Pope advises priests: Be present and available for your people


Source: Vatican News Service

During morning Mass at Casa Santa Marta today, Pope Francis advised priests to always try to show Jesus' closeness and tenderness to their parishioners - to always be in their midst - ending the day tired from doing good, not seeing parishioners only during office 'hours.'

Reflecting on the Gospel (Mark 5:21-43) which he said describes "a day in the life of Jesus" and healing stories, which are "models for shepherd, bishops, and priests," the Holy Father observed that Jesus was alway "with the people,' in their midst, not absent, and he cared for them.

"Jesus did not open an office for spiritual counselling with a sign reading: 'The prophet receives on Monday and Friday from 3pm until 6pm. Entry costs this much, or if you prefer, you can make an offering.' No, Jesus does not do that.... He doesn't even open a medical office with a sign reading: 'The sick may come on such-and-such day, and they will be healed'. Jesus throws himself in the midst of the people."

That presence and availability, Pope Francis said, is an example of being a shepherd. He then told a story about a holy priest who accompanied his people. The Pope said this man was tired in the evenings but that it was a "real tiredness" of "one who truly works" with people.

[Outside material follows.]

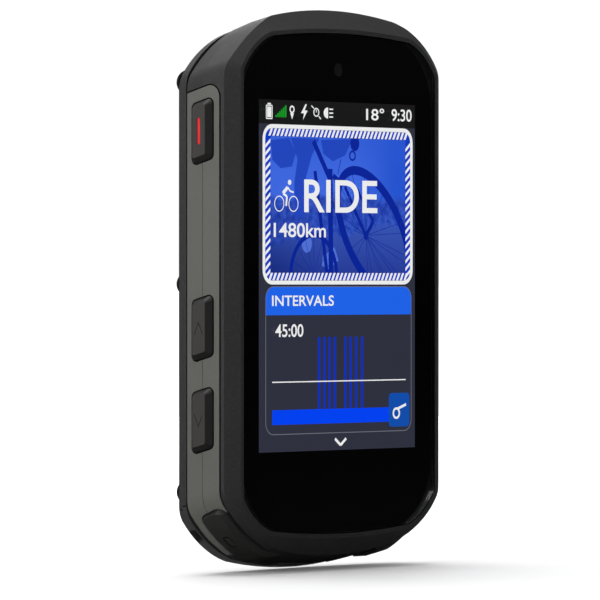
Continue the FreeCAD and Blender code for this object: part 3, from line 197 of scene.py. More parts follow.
def make_button_shade_effect():
    """Painted shade on the buttons: the side ones' bevels and the corner ones whole."""
    group, n, given, out = effect_group("painted_button_shade", {"Above": -31.0}, ["Slope"])
    normal, place = n.add("ShaderNodeSeparateXYZ"), n.add("ShaderNodeSeparateXYZ")
    n.feed(n.add("ShaderNodeNewGeometry").outputs["Normal"], normal.inputs[0])
    n.feed(n.place(), place.inputs[0])
    level = n.math("ABSOLUTE", normal.outputs["X"])
    higher = n.math("GREATER_THAN", place.outputs["Z"], n.math("MULTIPLY", given["Above"], MM))
    bevel = n.math("MULTIPLY", n.ramp(level, 0.84, 0.96, 1.0, 0.0), higher)
    corner = n.math("MULTIPLY", n.math("SUBTRACT", 1.0, higher), 0.55)
    n.feed(n.math("ADD", bevel, corner), out["Slope"])
    return group


GRAIN, HANDLING = make_grain_effect(), make_handling_effect()
EDGE_HIGHLIGHT, DUST = make_edge_highlight_effect(), make_dust_effect()
JOINT_SHADE, BUTTON_SHADE = make_joint_shade_effect(), make_button_shade_effect()


def effect(nodes, group, **values):
    node = nodes.add("ShaderNodeGroup", node_tree=group)
    for name, value in values.items():
        node.inputs[name].default_value = value
    return node.outputs


def grey(level):
    return (level, level, level, 1.0)


def tint(colour, factor):
    return tuple(min(1.0, c * factor) for c in colour[:3]) + (1.0,)


def moulded(name, colour, rough, pitch=0.25, depth=0.012, tone=0.12, cloud=0.10, edge=1.5, edge_width=0.15,
            dust=0.0, size=14.0, specular=0.5, sheen=0.0, metal=0.0, coat=0.0, joint_shade=0.0, button_shade=0.0):
    """A moulded, cast or coated finish: grain in mm, slow clouding, edges painted lighter as a highlight, and
    optional painted shade in the joints and on button bevels.
    """
    material = bpy.data.materials.new(name)
    material.use_nodes = True
    material.node_tree.nodes.clear()
    n = Nodes(material.node_tree)
    surface = n.add("ShaderNodeBsdfPrincipled")
    n.tree.links.new(surface.outputs["BSDF"], n.add("ShaderNodeOutputMaterial").inputs["Surface"])
    grain = effect(n, GRAIN, Pitch=pitch)
    handling = effect(n, HANDLING, Size=size)
    base = n.mix(grain["Tone"], tint(colour, 1.0 - tone), tint(colour, 1.0 + tone))
    base = n.mix(n.math("MULTIPLY", handling["Cloud"], cloud), base, tint(colour, 1.45))
    # painted highlight: edges lighter in colour, broken up by noise
    if edge:
        edge_highlight = effect(n, EDGE_HIGHLIGHT, Width=edge_width)["Edge"]
        base = n.mix(n.math("MULTIPLY", edge_highlight, 0.6), base, tint(colour, 1.0 + edge))
    if dust:
        specks = effect(n, DUST, Amount=dust)["Dust"]
        base = n.mix(specks, base, grey(0.35))
    # painted shade: button bevels and corner buttons darkened in colour
    if button_shade:
        base = n.mix(n.math("MULTIPLY", effect(n, BUTTON_SHADE)["Slope"], button_shade), base, tint(colour, 0.1))
    # painted shade: the colour goes nearly black in joints and gaps
    if joint_shade:
        base = n.mix(n.math("MULTIPLY", effect(n, JOINT_SHADE)["Crevice"], joint_shade), base, grey(0.001))
    n.feed(base, surface.inputs["Base Color"])
    n.feed(n.ramp(handling["Rub"], 0.0, 1.0, rough, max(0.05, rough - 0.10)), surface.inputs["Roughness"])
    bump = n.add("ShaderNodeBump", {"Strength": 1.0, "Distance": depth * MM})
    n.feed(grain["Height"], bump.inputs["Height"])
    n.feed(bump.outputs["Normal"], surface.inputs["Normal"])
    surface.inputs["Specular IOR Level"].default_value = specular
    surface.inputs["Metallic"].default_value = metal
    surface.inputs["Coat Weight"].default_value = coat
    surface.inputs["Coat Roughness"].default_value = 0.12
    if sheen:
        surface.inputs["Sheen Weight"].default_value = sheen
        surface.inputs["Sheen Roughness"].default_value = 0.5
    return material


def brushed(name, colour, rough, stretch=(1.0, 18.0, 18.0)):
    """Rolled sheet: fine scratches along one way, with a duller bloom here and there."""
    material = bpy.data.materials.new(name)
    material.use_nodes = True
    n = Nodes(material.node_tree)
    surface = material.node_tree.nodes["Principled BSDF"]
    lie = n.add("ShaderNodeMapping", {"Scale": stretch})
    n.feed(n.place(), lie.inputs["Vector"])
    scratch = n.noise(lie.outputs["Vector"], 700.0, 4.0, 0.75)
    bloom = effect(n, HANDLING, Size=6.0)["Rub"]
    n.feed(n.mix(scratch, tint(colour, 0.8), tint(colour, 1.15)), surface.inputs["Base Color"])
    n.feed(n.ramp(n.math("ADD", scratch, bloom), 0.3, 1.4, rough, rough + 0.25), surface.inputs["Roughness"])
    bump = n.add("ShaderNodeBump", {"Strength": 0.6, "Distance": 0.004 * MM})
    n.feed(scratch, bump.inputs["Height"])
    n.feed(bump.outputs["Normal"], surface.inputs["Normal"])
    surface.inputs["Metallic"].default_value = 1.0
    return material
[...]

The Holy Father also recommended that difficulties are confronted with tenderness. Recalling that during their ordination, bishops and priests are anointed with oil, Francis said the 'true oil' is that of closeness and tenderness.

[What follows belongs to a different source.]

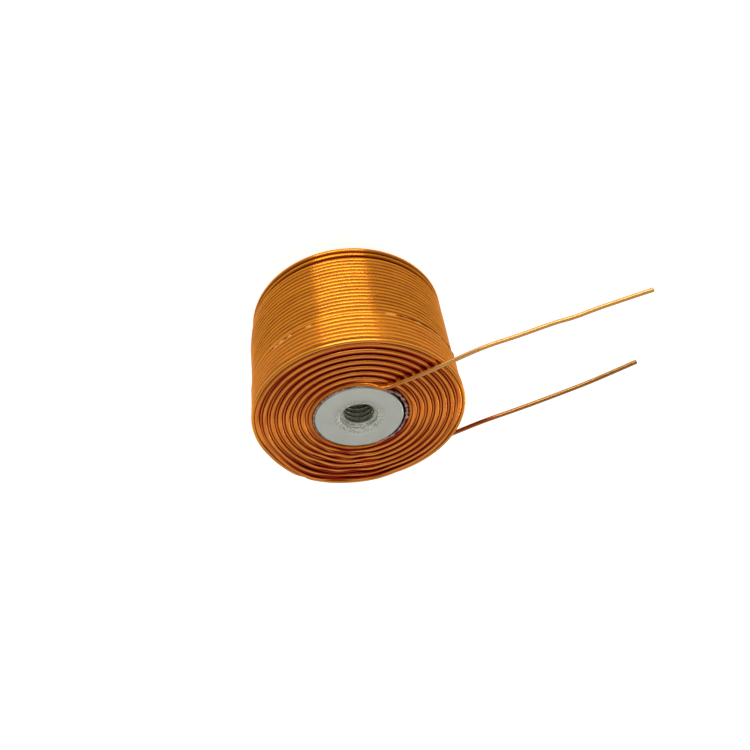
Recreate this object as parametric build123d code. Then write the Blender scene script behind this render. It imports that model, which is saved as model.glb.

"The shepherd who doesn't know how to get close to people, is lacking something." Pope Francis said. "Even if he is a "master in the field," "he is no shepherd."

A good shepherd, Pope Francis said, "ends his day tired." If his attitude is of doing good, he said, the people will feel the presence of the living God.

Pope Francis concluded, praying: "Today we could pray during this Mass for our shepherds, that the Lord give them the grace to walk with the people and to be present for them with much tenderness and closeness.

"When the people finds their shepherd, they feel that special sensation only felt in the presence of God, as today's Gospel ends: 'they were utterly astounded.' This amazement comes from feeling the closeness and the tenderness of God in the shepherd," he said.